Safety Data Sheets (SDSs), formerly known as Material Safety Data Sheets (MSDSs), are a critical component, required by law, of safe manufacturing operations as they contain basic information about a chemical or product which helps to ensure the safety and health of the user at all stages of its manufacture, storage, use, and disposal. But are they really needed in food production?
As explained in the Guidance for Hazard Determination For Compliance with OSHA Hazard Communication Standard (29CFR1910.1200), manufacturers and importers are responsible for performing a hazard determination on the chemicals they produce to determine if, under normal conditions of use, their product could result in a hazardous exposure situation for downstream employees who will be working with or otherwise handling that product. “Chemical” is broadly defined in the Harmonized Communication Standard as “any element, chemical compound, or mixture of elements or compounds.” Chemicals, therefore, include food and food additives.
SDSs in the Food Facility
Food products, like any other chemical product, must be evaluated for their downstream hazardous exposure potential. As an example, employees who work with flour may be exposed to the potential hazards of explosion or combustion that may occur if flour becomes airborne in sufficient concentrations. Chemicals added to the food, such as sodium nitrate and sodium nitrite in processed foods, that could be hazardous must also be identified on an SDS.

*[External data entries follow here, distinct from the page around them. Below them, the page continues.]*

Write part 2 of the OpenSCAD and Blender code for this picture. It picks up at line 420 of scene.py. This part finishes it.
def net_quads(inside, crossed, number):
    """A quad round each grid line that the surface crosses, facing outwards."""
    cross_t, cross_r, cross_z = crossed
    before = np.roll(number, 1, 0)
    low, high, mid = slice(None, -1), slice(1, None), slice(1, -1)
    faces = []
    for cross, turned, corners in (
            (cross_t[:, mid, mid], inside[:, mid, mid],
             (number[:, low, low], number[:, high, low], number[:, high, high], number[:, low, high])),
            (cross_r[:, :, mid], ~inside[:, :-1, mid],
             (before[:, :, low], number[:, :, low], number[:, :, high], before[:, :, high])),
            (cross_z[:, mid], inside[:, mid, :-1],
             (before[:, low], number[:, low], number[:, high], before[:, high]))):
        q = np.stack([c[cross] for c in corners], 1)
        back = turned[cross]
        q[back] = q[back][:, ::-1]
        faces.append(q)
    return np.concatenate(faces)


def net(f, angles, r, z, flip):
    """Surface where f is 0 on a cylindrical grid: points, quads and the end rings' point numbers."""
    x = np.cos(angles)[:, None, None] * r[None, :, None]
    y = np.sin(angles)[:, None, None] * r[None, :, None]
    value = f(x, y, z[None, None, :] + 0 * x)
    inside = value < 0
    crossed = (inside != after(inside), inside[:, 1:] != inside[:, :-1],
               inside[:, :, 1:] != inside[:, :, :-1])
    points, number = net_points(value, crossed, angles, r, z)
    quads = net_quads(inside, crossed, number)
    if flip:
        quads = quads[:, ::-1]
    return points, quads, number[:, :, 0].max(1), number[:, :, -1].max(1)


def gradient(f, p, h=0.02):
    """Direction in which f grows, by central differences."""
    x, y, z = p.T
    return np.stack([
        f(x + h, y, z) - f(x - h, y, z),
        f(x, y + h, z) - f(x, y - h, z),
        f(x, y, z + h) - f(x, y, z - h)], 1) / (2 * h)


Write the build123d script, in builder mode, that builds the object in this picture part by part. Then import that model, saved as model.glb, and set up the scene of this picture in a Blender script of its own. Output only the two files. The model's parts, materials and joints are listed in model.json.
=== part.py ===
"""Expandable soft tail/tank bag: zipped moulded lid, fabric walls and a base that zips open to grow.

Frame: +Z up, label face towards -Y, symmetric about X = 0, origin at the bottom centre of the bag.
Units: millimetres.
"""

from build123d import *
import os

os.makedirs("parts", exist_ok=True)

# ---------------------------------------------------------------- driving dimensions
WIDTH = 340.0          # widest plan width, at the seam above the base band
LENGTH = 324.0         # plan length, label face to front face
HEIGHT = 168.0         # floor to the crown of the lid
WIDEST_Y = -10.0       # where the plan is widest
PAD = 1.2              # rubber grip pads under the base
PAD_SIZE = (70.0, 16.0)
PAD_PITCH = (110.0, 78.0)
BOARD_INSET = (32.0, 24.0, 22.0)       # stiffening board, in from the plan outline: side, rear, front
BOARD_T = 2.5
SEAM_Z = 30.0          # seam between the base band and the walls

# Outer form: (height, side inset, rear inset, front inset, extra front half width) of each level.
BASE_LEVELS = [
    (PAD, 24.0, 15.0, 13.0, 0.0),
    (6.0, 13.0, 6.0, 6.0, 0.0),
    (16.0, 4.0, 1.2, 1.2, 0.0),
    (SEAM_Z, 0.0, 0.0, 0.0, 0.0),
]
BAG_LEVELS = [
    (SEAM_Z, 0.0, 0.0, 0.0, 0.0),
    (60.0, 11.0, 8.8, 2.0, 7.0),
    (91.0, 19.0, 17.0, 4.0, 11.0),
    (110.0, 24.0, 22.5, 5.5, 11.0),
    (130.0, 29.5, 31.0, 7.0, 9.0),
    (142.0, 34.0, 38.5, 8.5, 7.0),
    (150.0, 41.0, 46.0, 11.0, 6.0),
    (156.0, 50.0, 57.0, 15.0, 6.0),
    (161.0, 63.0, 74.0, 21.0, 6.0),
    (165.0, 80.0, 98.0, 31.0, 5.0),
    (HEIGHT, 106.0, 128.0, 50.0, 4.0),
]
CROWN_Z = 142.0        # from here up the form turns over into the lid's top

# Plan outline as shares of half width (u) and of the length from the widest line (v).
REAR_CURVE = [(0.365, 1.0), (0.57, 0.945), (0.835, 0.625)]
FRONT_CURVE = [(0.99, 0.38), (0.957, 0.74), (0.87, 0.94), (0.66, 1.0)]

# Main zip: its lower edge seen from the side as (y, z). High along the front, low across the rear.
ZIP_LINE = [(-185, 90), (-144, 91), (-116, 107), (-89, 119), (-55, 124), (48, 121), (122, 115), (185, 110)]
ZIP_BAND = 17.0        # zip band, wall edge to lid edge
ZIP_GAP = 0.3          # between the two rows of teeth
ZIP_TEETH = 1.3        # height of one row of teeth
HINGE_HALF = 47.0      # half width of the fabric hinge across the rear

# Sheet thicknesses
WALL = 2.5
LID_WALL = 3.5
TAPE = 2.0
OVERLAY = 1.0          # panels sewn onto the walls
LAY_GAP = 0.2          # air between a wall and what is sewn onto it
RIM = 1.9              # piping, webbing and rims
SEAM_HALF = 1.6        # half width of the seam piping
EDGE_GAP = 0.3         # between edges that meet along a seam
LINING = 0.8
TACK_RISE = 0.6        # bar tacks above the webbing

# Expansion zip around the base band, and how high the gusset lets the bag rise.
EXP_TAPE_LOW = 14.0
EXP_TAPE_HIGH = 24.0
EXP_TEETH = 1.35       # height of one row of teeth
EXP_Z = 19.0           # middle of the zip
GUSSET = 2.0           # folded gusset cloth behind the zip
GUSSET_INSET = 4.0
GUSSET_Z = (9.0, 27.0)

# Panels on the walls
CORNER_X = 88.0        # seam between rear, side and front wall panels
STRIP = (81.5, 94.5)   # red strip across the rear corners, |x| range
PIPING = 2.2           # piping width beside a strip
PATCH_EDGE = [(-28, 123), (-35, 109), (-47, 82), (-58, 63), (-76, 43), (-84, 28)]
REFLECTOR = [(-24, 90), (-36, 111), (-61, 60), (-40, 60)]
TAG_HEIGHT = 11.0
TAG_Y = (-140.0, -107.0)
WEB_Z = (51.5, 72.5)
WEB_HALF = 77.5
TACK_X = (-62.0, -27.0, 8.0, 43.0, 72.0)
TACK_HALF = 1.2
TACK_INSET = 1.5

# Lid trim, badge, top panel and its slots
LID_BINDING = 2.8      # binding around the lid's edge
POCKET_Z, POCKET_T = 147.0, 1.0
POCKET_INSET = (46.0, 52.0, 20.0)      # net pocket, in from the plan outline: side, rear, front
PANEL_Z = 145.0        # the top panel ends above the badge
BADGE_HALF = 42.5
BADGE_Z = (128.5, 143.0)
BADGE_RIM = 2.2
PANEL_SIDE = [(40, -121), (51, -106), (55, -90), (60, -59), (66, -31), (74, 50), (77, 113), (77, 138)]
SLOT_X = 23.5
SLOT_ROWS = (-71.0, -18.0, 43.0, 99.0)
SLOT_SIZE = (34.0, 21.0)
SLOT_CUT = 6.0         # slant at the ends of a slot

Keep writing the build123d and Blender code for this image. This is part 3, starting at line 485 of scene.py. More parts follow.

Both of these cases represent potential physical hazards that would have to be noted on an accompanying SDS for that food product. In these cases, in addition to preparing an SDS, employers must also train employees about operating safely with those chemical hazards in the workplace. SDSs for all chemicals must located at or near the point where the chemical in question will be introduced so that the information is readily accessible. They must be updated at a minimum every five years. SDSs are an important component of food safety plans. Facilities without them, or without all that are required, will be found in violation during an FDA inspection or third-party certification audit.
Interestingly, SDSs have a long and involved history, extending back into time as far back as 4,000 years ago when MSDS-like records described pharmaceutical use in Egypt. A thousand year later, the Greeks recorded not only their own observations, but also some of their early experimental work on similar documents. Skipping ahead another millennium, chemical data sheets were continuously being developed by chemists at avante garde chemical companies as a way of transmitting various data to fellow chemists, including melting/freezing/flash points, viscosity, density, with additional items such as reactions and fire hazards. While health, safety and toxicological data had been in development over thousands of years, it is only recently that this information has been included on data sheets for an all-inclusive document.
The U.S. federal government got involved in the mid-1960s, developing its original Form LSB-00S-4 to meet the needs of maritime workers and adding safety and hazard information for the first time to a chemical safety sheet. With the passage of Public Law 91-596, on Dec. 29, 1970, OSHA was established within the Department of Labor and Form LSB-OOS-4 became Form OSHA-20, issued as “revised May 1972.”
On Nov. 25, 1983, OSHA issued its final regulation requiring MSDSs for all shipments of hazardous chemicals leaving a manufacturer’s workplace and from all importers of such on all shipments, to be implemented by November 1985. Distributors and employers were to comply as of that same date. All employers were to follow all provisions of this section, including initial training requirements for all current employees, by May 25, 1986. At that time, the formatting for MSDSs was fluid and varied considerably from company to company and from country to country. The European Union standardized the format into what is now the 16-section document, and the U.S. government created the Hazard Communication Standard (HCS) (29 CFR 1910.1200(g)), revised in 2012, requiring that the chemical manufacturer, distributor, or importer provide an SDS for each hazardous chemical to downstream users, with a standardized and more effective format to communicate chemical hazards than the MSDS. Additionally, the Globally Harmonized System of Classification and Labelling of Chemicals (GHS) was set up with core elements that included standardized hazard testing criteria, universal warning pictograms, and harmonized safety data sheets that provide users of dangerous goods with a host of information on toxicity and safety protocols. The system also acts as a complement to the United Nations’ system of regulated hazardous material transport.